Allah yang benar, Allah yang mencengkeram jagad raya. Allah yang menjadi majikan jagad raya tanpa batas ini. Dan seremonial kita itu bukan nyanyian, bukan tarian, tetapi apa yang kita pikirkan, kita ucapkan, dan kita lakukan. Dan itu sebenarnya menyembah Allah dalam Roh dan Kebenaran. Itulah ibadah yang sejati.

Jadi kalau kita ke gereja, kita mengikuti liturgi tidak ada salahnya. Tetapi jangan berpikir itu adalah ibadah kita.

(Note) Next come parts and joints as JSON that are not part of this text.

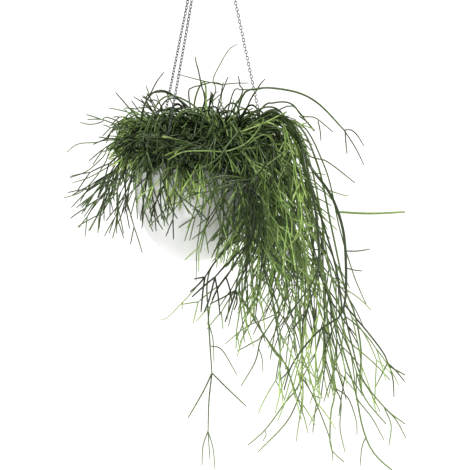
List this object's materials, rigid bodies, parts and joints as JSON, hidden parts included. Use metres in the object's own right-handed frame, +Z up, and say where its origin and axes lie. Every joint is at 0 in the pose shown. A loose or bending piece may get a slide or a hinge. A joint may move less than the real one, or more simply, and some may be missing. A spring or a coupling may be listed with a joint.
{
  "type": "mistletoe cactus in a hanging pot",
  "caption": "Trailing cactus with thin forked round stems in a white bowl-shaped pot, hung by fine chains from a wire hook.",
  "frame": {"origin": "inner top of the hook's bend, where the assembly hangs", "axes": "+Z up, -Y towards the pictured front, +X towards the side on which the stems trail furthest down"},
  "size_m": [0.6595, 0.4313, 1.0725],
  "materials": {
    "pot": "matt white, smooth",
    "soil": "dark moist potting soil",
    "steel": "bright galvanised wire",
    "stem": "green succulent stems, paler and yellower at the tips"
  },
  "bodies": {
    "root": {"hanging_pot": "pot", "soil": "soil", "hanger_hook": "steel", "chain_right": "steel", "chain_back_left": "steel", "chain_front_left": "steel", "rim_hook_right": "steel", "rim_hook_back_left": "steel", "rim_hook_front_left": "steel", "spray_back_right": "stem", "spray_back": "stem", "spray_back_left": "stem", "spray_left": "stem", "spray_front_left": "stem", "spray_front": "stem", "spray_front_right": "stem", "spray_right_front": "stem", "spray_right": "stem", "spray_right_back": "stem"}
  },
  "joints": []
}
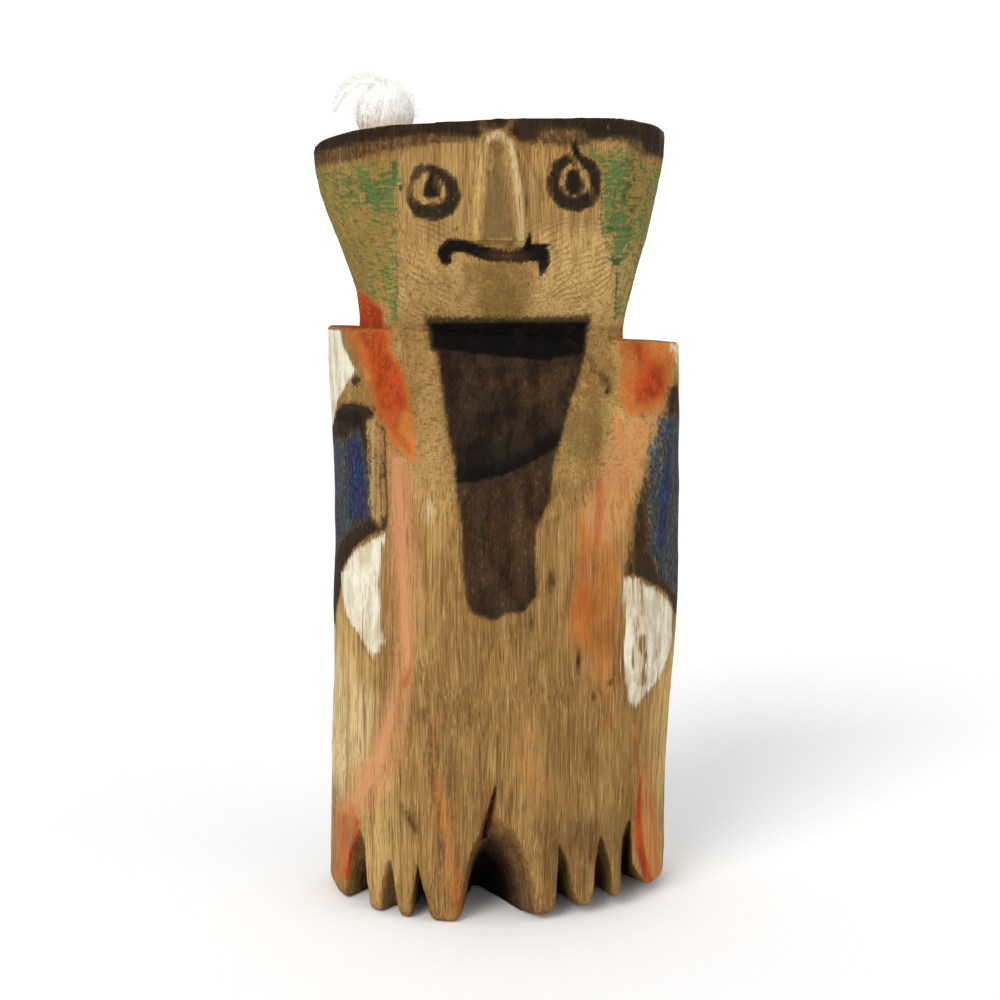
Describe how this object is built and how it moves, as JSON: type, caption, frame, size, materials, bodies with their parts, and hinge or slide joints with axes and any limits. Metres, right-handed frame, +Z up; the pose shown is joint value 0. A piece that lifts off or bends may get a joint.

Itu bagian kecil dari ibadah. Itu adalah isi dari pertemuan bersama, di mana kita  berinteraksi dengan Allah secara khusus bersama saudara-saudara seiman di dalam ruangan gereja. Tetapi ibadah kita yang sesungguhnya itu adalah segala sesuatu yang kita lakukan, baik kita di rumah, di lingkungan pekerjaan, di pergaulan, di mana pun dan kapan pun, melalui segala sesuatu yang kita lakukan. Itulah ibadah kita. Itulah yang dimaksud dengan menyembah Allah dalam roh dan kebenaran. Oleh sebab itu kita harus menghayati, bahwa Allah yang kita sembah itu Mahahadir. Tidak ada satu jengkal tempat yang tidak dihadiri oleh Allah. Tidak ada satu jengkal tanah/tempat yang tidak diperhatikan, atau lolos dari pengamatan Allah. Segala sesuatu dilihat oleh Dia. Di semua tempat mata Tuhan melihat.

Oleh sebab itu kehidupan yang sesuai kehendak Allah yaitu hidup dalam kebenaran, dan kesucian. Itu kemutlakan. Sebab itulah ibadah yang sejati. Apa gunanya kita ke gereja, kita mengikuti liturgi, kalau tangan kita cemar, pikiran kita kotor, perbuatan kita najis, kelakuan kita melukai sesama, percuma. Sebab itu bau busuk di hadapan Allah, walaupun ke gereja, walaupun ikut liturgi, bahkan mengambil bagian dalam pelayanan, kalau hidup kita kotor, hidup kita tidak bersih, itu kejijikan bagi Tuhan. Dan mestinya orang-orang seperti ini sadar, lalu mau berubah, kalau tidak, binasa. Walaupun dia Kristen, mengaku percaya, binasa dia. Sebab percaya itu bukan perkataan mulut, atau sekadar sebuah kegiatan nalar, percaya itu artinya bertindak atas apa pun yang Tuhan kehendaki.